Distributed Database Management System
A distributed database management
system (DDBMS) is a centralized
software system that manages a
distributed database in a manner as
if it were all stored in a single
location.
Features Of a Distributed DBMS
• It is used to create, retrieve, update and delete
distributed databases.
• It synchronizes the database periodically and provides
access mechanisms by the virtue of which the
distribution becomes transparent to the users.
• It ensures that the data modified at any site is
universally updated.
• It is used in application areas where large volumes of
data are processed and accessed by numerous users
simultaneously.
• It is designed for heterogeneous database platforms.
• It maintains confidentiality and data integrity of the
databases.
Factors Encouraging DDBMS
• Distributed Nature of Organizational Units − Most organizations in the current
times are subdivided into multiple units that are physically distributed over the
globe. Each unit requires its own set of local data. Thus, the overall database of
the organization becomes distributed.
• Need for Sharing of Data − The multiple organizational units often need to
communicate with each other and share their data and resources. This demands
common databases or replicated databases that should be used in a synchronized
manner.
• Support for Both OLTP and OLAP − Online Transaction Processing (OLTP) and
Online Analytical Processing (OLAP) work upon diversified systems which may
have common data. Distributed database systems aid both these processing by
providing synchronized data.
• Database Recovery − One of the common techniques used in DDBMS is
replication of data across different sites. Replication of data automatically helps in
data recovery if database in any site is damaged. Users can access data from
other sites while the damaged site is being reconstructed. Thus, database failure
may become almost inconspicuous to users.
• Support for Multiple Application Software − Most organizations use a variety of
application software each with its specific database support. DDBMS provides a
uniform functionality for using the same data among different platforms.
Advantages of Distributed Databases
1. Need for complex and expensive software − DDBMS demands
complex and often expensive software to provide data transparency
and co-ordination across the several sites.
2. Processing overhead − Even simple operations may require a large
number of communications and additional calculations to provide
uniformity in data across the sites.
3. Data integrity − The need for updating data in multiple sites pose
problems of data integrity.
4. Overheads for improper data distribution − Responsiveness of queries
is largely dependent upon proper data distribution. Improper data
distribution often leads to very slow response to user requests.
Adversities of Distributed Databases
1. Modular Development − If the system needs to be expanded to new
locations or new units, in centralized database systems, the action
requires substantial efforts and disruption in the existing functioning.
However, in distributed databases, the work simply requires adding
new computers and local data to the new site and finally connecting
them to the distributed system, with no interruption in current
functions.
2. More Reliable − In case of database failures, the total system of
centralized databases comes to a halt. However, in distributed systems,
when a component fails, the functioning of the system continues may
be at a reduced performance. Hence DDBMS is more reliable.
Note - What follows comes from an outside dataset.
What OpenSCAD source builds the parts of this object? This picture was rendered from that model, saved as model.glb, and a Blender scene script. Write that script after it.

3. Better Response − If data is distributed in an efficient manner, then
user requests can be met from local data itself, thus providing faster
response. On the other hand, in centralized systems, all queries have to
pass through the central computer for processing, which increases the
response time.
4. Lower Communication Cost − In distributed database systems, if data
is located locally where it is mostly used, then the communication
costs for data manipulation can be minimized. This is not feasible in
centralized systems.
Types of Distributed Databases
Homogeneous Distributed Databases
In a homogeneous distributed database, all the sites use identical DBMS and
operating systems. Its properties are −
1. The sites use very similar software.
2. The sites use identical DBMS or DBMS from the same vendor.
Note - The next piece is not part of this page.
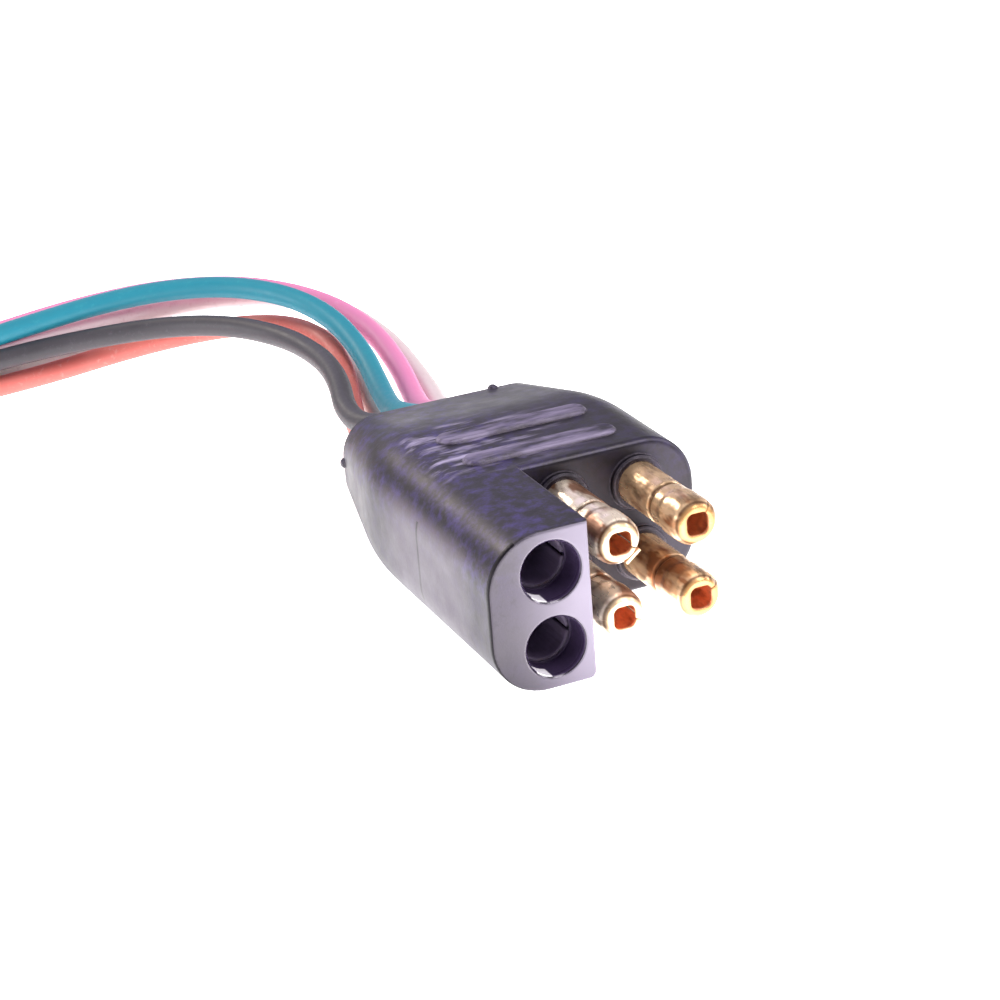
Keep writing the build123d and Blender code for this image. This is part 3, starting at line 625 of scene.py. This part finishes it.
# ---------------------------------------------------------------- floor, lights and world

TABLE_GLOW = 1.6
TABLE_LAMPS = (((2 * MM, -62 * MM, 0), 44 * MM, 8),     # place, reach and strength
               ((-27 * MM, 2 * MM, 0), 42 * MM, 0.4),
               ((12 * MM, -22 * MM, 0), 26 * MM, 2.4))
LAMP_CORE = 8 * MM
FLOOR_HALF = 4.0
FLOOR_Z = -0.2 * MM


def lit_acrylic():
    """A white acrylic light table: it glows evenly, and throws its light up under what lies on it."""
    material, tree, shader, place = blank_material("white_lit_acrylic")
    cloud = add(tree, "ShaderNodeTexNoise", {"Vector": place, "Scale": per(60.0), "Detail": 2.0})
    # Three lamps stand under the table, and their glow falls off away from them.
    glow = TABLE_GLOW
    for lamp, reach, strength in TABLE_LAMPS:
        away = add(tree, "ShaderNodeVectorMath", {0: place, 1: lamp}, operation="DISTANCE")
        lit = add(tree, "ShaderNodeMapRange",
                  {"Value": away, "From Min": reach, "From Max": LAMP_CORE, "To Max": strength},
                  interpolation_type="SMOOTHSTEP")
        glow = add(tree, "ShaderNodeMath", {0: lit, 1: glow}, operation="ADD")
    feed(tree, shader, {"Base Color": layered(tree, "#fbfbfb", ((cloud, "#f4f4f4"),)),
                        "Roughness": 0.9, "Emission Color": "#ffffff", "Emission Strength": glow})
    return material


floor_mesh = bpy.data.meshes.new("floor")
floor_mesh.from_pydata([(x * FLOOR_HALF, y * FLOOR_HALF, FLOOR_Z)
                        for x, y in ((-1, -1), (1, -1), (1, 1), (-1, 1))], [], [(0, 1, 2, 3)])
floor_mesh.materials.append(lit_acrylic())
floor = bpy.data.objects.new("floor", floor_mesh)
scene.collection.objects.link(floor)

# Square soft lights: name, azimuth and elevation in degrees, distance and side in metres, watts and
# colour. Azimuth 0 is in front of the nose, and 90 is on the side of the outer bullets.
SOFTBOXES = (("key", 35, 55, 1.0, 0.4, 6, "#ffffff"),
             ("right", 80, 29, 1.0, 0.25, 3, "#ffffff"),
             ("top", -20, 80, 1.1, 0.5, 0.3, "#ffffff"),
             ("back", 170, 25, 1.2, 0.5, 0.6, "#d4ccff"),
             ("left_fill", -95, 15, 1.2, 0.6, 7, "#ffffff"),
             ("streak", 205, 34, 1.0, 0.2, 2.5, "#fff6ea"))

for name, azimuth, elevation, distance, side, power, shade in SOFTBOXES:
    light_data = bpy.data.lights.new(name, "AREA")
    light_data.shape = "SQUARE"
    light_data.size = side
    light_data.energy = power
    light_data.color = hue(shade)[:3]
    light = bpy.data.objects.new(name, light_data)
    a, e = math.radians(azimuth), math.radians(elevation)
    toward = Vector((math.sin(a) * math.cos(e), -math.cos(a) * math.cos(e), math.sin(e)))
    light.matrix_world = (Matrix.Translation(toward * distance)
                          @ toward.to_track_quat("Z", "Y").to_matrix().to_4x4())
    scene.collection.objects.link(light)

world = bpy.data.worlds.new("studio")
scene.world = world
world.use_nodes = True
feed(world.node_tree, world.node_tree.nodes["Background"], {"Color": "#f8f5fc", "Strength": 0.5})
3. Each site is aware of all other sites and cooperates with other sites to
process user requests.
4. The database is accessed through a single interface as if it is a single
database.
Types of Homogeneous Distributed Database
There are two types of homogeneous distributed database −
Autonomous − Each database is independent that functions on its own. They
are integrated by a controlling application and use message passing to share
data updates.
Non-autonomous − Data is distributed across the homogeneous nodes and a
central or master DBMS co-ordinates data updates across the sites.
Heterogeneous Distributed Databases
In a heterogeneous distributed database, different sites have different operating
systems, DBMS products and data models. Its properties are −
1. Different sites use dissimilar schemas and software.
2. The system may be composed of a variety of DBMSs like relational, network,
hierarchical or object oriented.
3. Query processing is complex due to dissimilar schemas.
4. Transaction processing is complex due to dissimilar software.
5. A site may not be aware of other sites and so there is limited co-operation in
processing user requests.
Types of Heterogeneous Distributed Databases
• Federated − The heterogeneous database systems are independent in nature
and integrated together so that they function as a single database system.
• Un-federated − The database systems employ a central coordinating module
through which the databases are accessed.